A l’avant-veille du sommet de l’Organisation du traité de l’Atlantique Nord (OTAN), les mardi 24 et mercredi 25 juin à La Haye (Pays-Bas), et après un sommet du G7 écourté par le président américain, personne n’ose pour autant croiser le fer avec le locataire de la Maison blanche, dont le soutien reste crucial au moment où la guerre engagée par la Russie en Ukraine s’enlise.

Pour ne rien arranger, les trois capitales européennes les plus impliquées dans le dossier, Paris, Londres et Berlin, signataires de l’accord de Vienne sur le nucléaire iranien en 2015 aux côtés de Téhéran, Washington, Pékin et Moscou – déchiré trois ans plus tard par Trump –, cultivent leurs différences à propos de l’opération militaire américaine. Si le chef de la diplomatie française, Jean-Noël Barrot, a fait part de sa « préoccupation », dimanche, le ministre de la défense allemand, Boris Pistorius, a jugé que « les Américains avaient pris leurs responsabilités dans la région ». « Ce qui est déterminant, à mon avis, c’est qu’une menace importante a été éliminée. (…) C’est une bonne nouvelle pour le Moyen et le Proche-Orient, mais aussi pour l’Europe », a jugé le social-démocrate, une des figures du gouvernement de coalition dirigée par Friedrich Merz. Le chancelier allemand avait déjà fait savoir, en marge du G7, qu’Israël faisait « le sale boulot » pour réduire la menace nucléaire iranienne.

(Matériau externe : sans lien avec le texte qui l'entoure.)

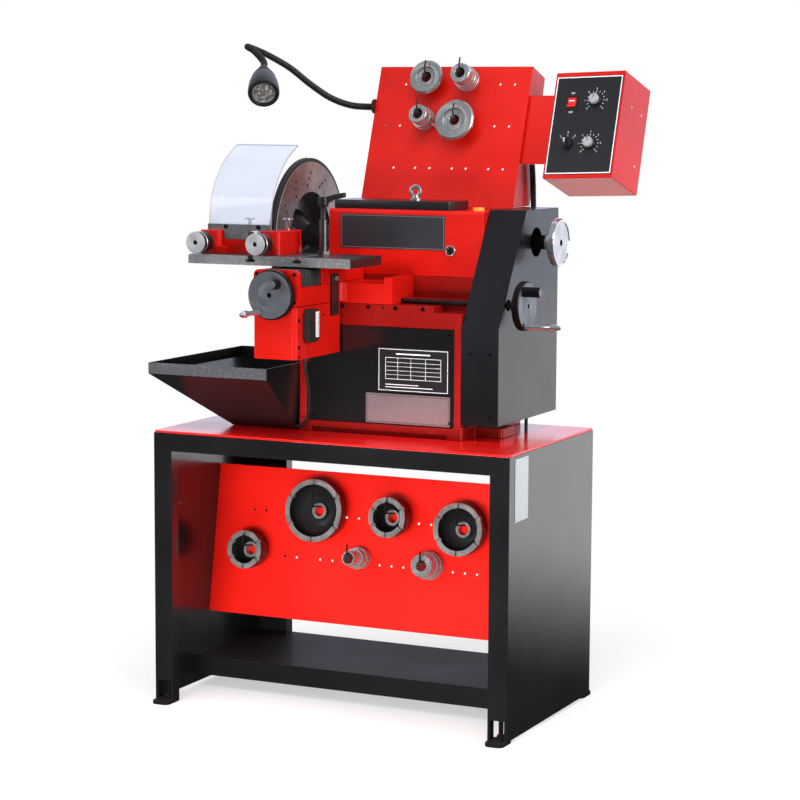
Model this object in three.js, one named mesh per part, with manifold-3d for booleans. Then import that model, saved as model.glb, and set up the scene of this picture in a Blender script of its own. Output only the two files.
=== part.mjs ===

Dans ce contexte incertain, la France a commencé à rapatrier ses ressortissants présents en Israël. « Des vols militaires sont dès à présent mobilisés (A400M) pour acheminer les ressortissants français qui le souhaitent de l’aéroport Ben Gourion, en Israël, vers Chypre, sous réserve de l’autorisation israélienne », ont fait savoir les autorités françaises, dimanche soir, en plus des vols civils affrétés par Paris au départ d’Amman en Jordanie, ou de Charm El-Cheikh, en Egypte. Dans la soirée, 160 Français sont arrivés à l’aéroport d’Orly. Lundi, 150 autres devaient quitter la Jordanie. Un nouveau conseil de défense a été annoncé par l’Elysée pour mardi.